** Start of Provided data **

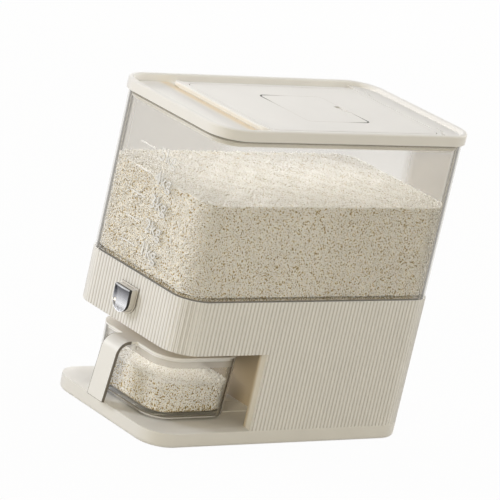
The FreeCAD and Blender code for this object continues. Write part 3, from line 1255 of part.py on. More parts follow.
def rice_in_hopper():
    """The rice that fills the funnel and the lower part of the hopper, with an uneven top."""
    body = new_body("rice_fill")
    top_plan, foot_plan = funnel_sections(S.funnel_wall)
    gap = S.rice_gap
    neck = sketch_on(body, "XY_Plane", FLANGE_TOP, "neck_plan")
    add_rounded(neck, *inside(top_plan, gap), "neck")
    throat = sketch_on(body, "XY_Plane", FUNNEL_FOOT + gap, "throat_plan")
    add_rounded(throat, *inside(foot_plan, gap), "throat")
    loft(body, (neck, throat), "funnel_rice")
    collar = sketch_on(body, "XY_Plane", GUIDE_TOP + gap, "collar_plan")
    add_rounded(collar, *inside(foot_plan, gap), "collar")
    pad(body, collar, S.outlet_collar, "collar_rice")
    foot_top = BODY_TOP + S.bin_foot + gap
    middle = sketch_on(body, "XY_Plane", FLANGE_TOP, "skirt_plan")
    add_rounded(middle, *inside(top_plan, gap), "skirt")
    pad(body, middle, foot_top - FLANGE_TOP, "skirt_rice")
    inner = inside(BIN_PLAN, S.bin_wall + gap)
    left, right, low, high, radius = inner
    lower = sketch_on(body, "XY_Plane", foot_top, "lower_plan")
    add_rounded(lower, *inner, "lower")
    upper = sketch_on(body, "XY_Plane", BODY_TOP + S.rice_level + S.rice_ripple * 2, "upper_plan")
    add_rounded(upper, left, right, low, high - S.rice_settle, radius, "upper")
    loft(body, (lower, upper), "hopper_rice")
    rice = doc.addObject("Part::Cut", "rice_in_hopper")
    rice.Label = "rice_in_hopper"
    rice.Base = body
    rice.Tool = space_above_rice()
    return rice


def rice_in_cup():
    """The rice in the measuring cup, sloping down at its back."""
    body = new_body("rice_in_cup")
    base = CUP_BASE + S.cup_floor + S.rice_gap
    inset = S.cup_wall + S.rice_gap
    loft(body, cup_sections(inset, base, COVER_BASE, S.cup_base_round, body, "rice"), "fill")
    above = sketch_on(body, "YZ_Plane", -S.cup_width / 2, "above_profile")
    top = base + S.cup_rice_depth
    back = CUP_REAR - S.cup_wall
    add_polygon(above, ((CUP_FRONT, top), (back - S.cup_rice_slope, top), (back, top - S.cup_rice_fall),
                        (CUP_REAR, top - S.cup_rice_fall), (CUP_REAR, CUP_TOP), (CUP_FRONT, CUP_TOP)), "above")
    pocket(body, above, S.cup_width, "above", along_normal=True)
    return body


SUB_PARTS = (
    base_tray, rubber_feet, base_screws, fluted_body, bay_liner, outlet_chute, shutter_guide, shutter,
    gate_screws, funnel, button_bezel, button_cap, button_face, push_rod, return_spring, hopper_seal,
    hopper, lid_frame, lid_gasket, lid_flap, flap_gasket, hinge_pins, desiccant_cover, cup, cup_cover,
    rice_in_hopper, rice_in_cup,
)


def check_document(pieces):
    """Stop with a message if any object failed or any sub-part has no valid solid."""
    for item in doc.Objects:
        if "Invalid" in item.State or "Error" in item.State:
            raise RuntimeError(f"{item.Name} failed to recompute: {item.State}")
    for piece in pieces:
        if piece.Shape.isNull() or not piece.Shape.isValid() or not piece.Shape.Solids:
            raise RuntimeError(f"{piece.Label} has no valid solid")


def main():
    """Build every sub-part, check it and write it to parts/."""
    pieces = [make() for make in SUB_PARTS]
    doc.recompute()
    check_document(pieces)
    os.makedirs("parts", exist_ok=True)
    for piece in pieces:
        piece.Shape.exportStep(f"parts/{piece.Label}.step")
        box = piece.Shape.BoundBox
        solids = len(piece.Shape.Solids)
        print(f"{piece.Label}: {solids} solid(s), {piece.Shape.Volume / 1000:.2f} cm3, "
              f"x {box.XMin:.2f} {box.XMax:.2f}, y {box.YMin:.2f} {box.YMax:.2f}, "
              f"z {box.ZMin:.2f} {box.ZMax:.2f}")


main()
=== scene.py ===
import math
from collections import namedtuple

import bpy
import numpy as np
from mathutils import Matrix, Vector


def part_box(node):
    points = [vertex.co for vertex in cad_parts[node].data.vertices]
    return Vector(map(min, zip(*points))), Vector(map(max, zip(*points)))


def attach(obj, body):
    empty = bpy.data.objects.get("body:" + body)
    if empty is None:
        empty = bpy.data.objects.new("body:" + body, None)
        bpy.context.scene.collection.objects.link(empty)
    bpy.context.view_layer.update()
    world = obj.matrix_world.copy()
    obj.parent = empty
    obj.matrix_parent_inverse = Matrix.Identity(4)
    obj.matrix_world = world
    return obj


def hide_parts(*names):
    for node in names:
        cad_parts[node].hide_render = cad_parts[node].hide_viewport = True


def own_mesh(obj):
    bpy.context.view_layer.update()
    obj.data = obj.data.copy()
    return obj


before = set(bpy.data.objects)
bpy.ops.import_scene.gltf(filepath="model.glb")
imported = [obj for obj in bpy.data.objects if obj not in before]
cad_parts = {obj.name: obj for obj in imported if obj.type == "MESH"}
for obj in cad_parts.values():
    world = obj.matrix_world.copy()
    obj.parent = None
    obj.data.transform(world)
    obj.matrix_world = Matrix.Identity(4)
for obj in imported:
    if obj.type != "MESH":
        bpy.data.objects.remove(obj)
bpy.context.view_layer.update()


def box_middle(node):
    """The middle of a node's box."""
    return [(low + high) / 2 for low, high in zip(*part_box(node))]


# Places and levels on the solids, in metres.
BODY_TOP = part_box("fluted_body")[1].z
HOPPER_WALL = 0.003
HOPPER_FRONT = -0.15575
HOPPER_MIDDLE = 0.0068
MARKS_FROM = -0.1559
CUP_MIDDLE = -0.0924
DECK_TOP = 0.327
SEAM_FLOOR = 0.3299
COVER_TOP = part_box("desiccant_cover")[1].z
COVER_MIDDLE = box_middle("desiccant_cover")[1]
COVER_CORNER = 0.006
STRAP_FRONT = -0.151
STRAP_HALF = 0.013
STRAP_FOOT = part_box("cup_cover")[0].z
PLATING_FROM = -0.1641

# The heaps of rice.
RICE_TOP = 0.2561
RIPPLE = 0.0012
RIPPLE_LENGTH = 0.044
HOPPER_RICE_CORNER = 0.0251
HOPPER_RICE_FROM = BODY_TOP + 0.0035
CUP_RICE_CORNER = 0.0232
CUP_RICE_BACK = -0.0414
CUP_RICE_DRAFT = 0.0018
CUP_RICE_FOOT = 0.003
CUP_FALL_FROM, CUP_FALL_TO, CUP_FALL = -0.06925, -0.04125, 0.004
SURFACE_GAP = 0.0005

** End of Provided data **

Return verbatim the lines that run from the line containing "obj.matrix_world = world" through the line containing "before = set(bpy.data.objects)", inclusive.

— Output —
    obj.matrix_world = world
    return obj


def hide_parts(*names):
    for node in names:
        cad_parts[node].hide_render = cad_parts[node].hide_viewport = True


def own_mesh(obj):
    bpy.context.view_layer.update()
    obj.data = obj.data.copy()
    return obj


before = set(bpy.data.objects)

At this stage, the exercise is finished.